Building a practical plan
Start with one small goal this month. Either learn to use your company's analytics dashboard, take a short course in data basics, or have a conversation with your manager about AI in your workplace. None of this requires quitting your job or massive time investment.
CPD Base offers practical courses on data analytics and customer insights specifically designed for people switching from non-tech careers. If you're interested in moving from customer service into analytics or operations, these courses bridge the gap between your experience and new technical skills. They're built by people who understand where you're starting from.
Frequently asked questions
Will AI agents replace all customer service jobs?
No. Routine tasks will automate, but complex problems, complaints, and relationship building still need humans. Roles are changing shape, not disappearing entirely. Your value shifts from handling volume to solving hard problems.
How long do I have before this affects my job?

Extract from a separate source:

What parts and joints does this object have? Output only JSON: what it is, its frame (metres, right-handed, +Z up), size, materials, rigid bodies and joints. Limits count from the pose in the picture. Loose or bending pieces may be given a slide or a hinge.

It depends on your company and industry. Large companies are adopting AI agents now. Smaller ones may take 2-3 years. The time to learn new skills is always now, not when change arrives at your door.
What's the easiest technical skill to start with?
Data literacy. Learn to read dashboards, understand basic metrics, and spot trends. It builds on customer knowledge you already have and opens doors to better roles.
Is customer service still worth entering as a career switcher?
Yes, but not as an entry-level order-taker. Enter with a clear plan to move into team leadership, analytics, or customer success. Customer service experience is valuable if paired with additional skills.
What if my company hasn't mentioned AI yet?
Start learning anyway. By the time your company adopts AI agents, you'll already understand how they work. That head start matters for your career security and advancement.